• _Problem to solve_: Copy out each line of the material in which the word "origin" appears.
** Start of Task material **
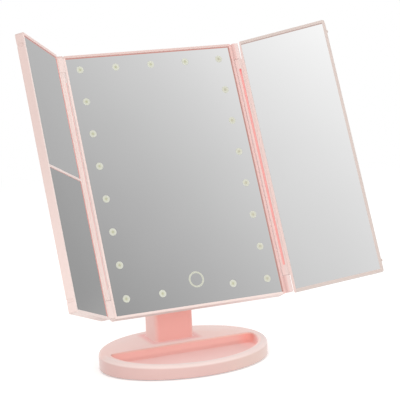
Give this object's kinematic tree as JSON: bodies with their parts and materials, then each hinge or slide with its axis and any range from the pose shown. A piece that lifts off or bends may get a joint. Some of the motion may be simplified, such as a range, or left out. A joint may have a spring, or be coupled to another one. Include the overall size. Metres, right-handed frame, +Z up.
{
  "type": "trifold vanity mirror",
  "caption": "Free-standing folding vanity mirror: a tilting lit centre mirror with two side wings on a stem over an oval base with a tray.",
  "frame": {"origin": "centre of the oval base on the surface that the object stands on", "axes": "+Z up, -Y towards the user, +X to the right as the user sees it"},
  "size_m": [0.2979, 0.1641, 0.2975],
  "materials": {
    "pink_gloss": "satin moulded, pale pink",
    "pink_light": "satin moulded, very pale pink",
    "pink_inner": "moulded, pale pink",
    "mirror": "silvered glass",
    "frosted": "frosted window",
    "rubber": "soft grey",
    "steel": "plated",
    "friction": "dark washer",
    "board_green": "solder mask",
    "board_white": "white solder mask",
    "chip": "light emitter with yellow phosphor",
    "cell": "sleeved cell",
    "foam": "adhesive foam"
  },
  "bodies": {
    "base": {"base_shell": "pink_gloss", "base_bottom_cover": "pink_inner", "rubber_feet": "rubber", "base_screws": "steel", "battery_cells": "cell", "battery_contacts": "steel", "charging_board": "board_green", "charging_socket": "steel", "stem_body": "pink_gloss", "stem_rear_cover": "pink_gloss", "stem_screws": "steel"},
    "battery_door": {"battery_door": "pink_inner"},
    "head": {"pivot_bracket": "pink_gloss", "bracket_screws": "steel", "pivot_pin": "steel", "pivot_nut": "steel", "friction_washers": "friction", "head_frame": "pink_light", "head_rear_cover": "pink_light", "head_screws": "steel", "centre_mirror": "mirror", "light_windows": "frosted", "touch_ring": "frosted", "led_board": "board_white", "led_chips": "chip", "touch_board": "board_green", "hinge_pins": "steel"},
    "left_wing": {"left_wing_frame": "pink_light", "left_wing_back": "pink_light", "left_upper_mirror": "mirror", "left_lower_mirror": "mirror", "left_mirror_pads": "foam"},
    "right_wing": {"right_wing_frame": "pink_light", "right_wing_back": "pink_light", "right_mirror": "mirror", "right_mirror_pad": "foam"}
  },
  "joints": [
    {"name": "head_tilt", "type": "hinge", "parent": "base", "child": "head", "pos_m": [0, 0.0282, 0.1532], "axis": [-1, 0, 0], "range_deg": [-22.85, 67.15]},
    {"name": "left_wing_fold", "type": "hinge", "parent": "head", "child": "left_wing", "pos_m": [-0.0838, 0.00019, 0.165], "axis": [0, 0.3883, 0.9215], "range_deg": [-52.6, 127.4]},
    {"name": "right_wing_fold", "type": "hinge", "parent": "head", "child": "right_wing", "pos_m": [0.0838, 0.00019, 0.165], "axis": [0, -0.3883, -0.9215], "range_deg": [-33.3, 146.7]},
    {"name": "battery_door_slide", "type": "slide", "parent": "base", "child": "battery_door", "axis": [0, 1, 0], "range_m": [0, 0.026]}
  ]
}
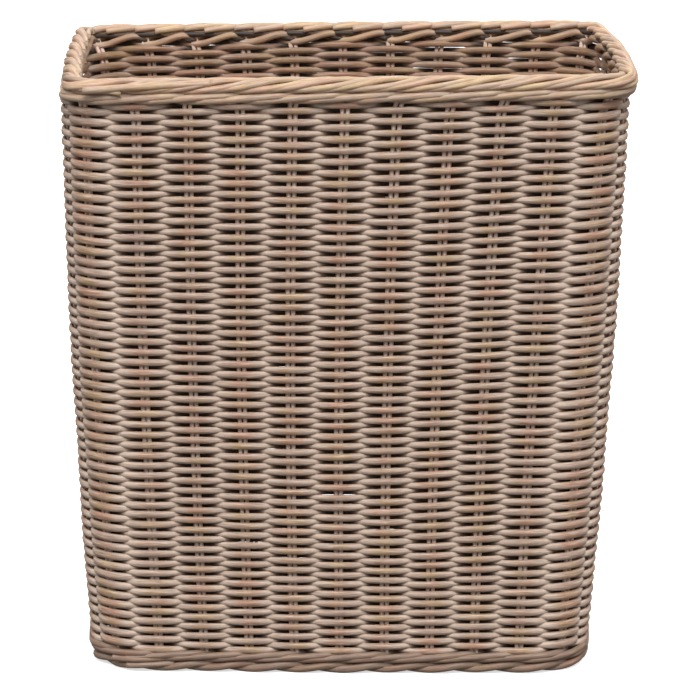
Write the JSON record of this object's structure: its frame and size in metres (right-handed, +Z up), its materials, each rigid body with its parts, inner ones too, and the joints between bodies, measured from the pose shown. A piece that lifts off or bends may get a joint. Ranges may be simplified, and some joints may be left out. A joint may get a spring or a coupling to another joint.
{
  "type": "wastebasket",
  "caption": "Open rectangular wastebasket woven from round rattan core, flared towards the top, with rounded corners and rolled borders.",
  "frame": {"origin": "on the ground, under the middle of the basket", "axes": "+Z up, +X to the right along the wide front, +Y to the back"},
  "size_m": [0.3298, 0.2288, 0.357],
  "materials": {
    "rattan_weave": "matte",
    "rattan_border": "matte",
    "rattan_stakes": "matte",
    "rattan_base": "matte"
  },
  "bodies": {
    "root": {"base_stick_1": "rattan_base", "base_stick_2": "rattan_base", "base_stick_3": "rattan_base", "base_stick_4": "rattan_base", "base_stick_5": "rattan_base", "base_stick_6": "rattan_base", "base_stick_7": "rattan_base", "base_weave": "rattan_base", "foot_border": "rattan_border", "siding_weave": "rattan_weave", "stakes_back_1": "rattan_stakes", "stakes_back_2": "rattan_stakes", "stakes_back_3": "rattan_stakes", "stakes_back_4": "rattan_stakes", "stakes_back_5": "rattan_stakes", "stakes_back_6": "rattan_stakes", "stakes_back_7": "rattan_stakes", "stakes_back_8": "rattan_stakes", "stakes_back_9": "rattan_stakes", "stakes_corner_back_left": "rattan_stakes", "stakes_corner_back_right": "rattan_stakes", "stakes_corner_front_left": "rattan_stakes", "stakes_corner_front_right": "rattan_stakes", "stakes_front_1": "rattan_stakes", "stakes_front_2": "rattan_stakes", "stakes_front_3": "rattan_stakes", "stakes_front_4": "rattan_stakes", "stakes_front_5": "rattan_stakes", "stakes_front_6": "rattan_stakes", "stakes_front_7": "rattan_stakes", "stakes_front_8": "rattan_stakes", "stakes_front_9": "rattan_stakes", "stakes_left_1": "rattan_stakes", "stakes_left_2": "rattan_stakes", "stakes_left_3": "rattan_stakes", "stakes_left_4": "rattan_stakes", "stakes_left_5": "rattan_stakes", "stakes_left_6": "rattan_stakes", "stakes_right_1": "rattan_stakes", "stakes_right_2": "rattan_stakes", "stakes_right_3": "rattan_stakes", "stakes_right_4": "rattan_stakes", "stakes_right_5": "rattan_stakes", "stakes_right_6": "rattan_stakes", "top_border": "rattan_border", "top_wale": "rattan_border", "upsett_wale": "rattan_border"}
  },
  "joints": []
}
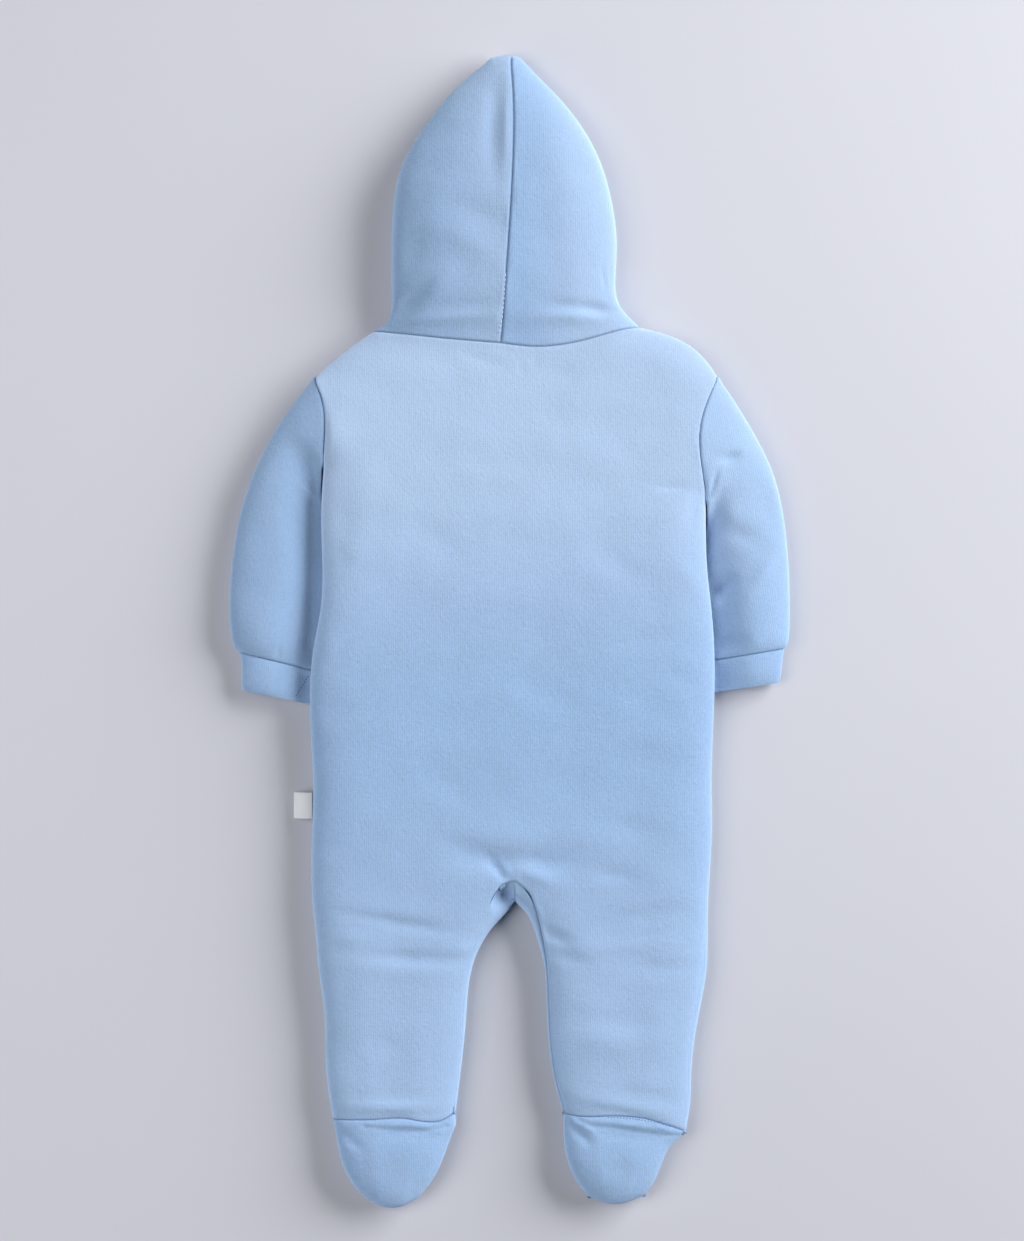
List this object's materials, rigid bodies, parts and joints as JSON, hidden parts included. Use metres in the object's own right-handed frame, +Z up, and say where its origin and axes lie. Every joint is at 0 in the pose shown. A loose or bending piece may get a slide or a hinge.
** End of Task material **
• _Exercise result_:
  "frame": {"origin": "centre of the oval base on the surface that the object stands on", "axes": "+Z up, -Y towards the user, +X to the right as the user sees it"},
  "frame": {"origin": "on the ground, under the middle of the basket", "axes": "+Z up, +X to the right along the wide front, +Y to the back"},
List this object's materials, rigid bodies, parts and joints as JSON, hidden parts included. Use metres in the object's own right-handed frame, +Z up, and say where its origin and axes lie. Every joint is at 0 in the pose shown. A loose or bending piece may get a slide or a hinge.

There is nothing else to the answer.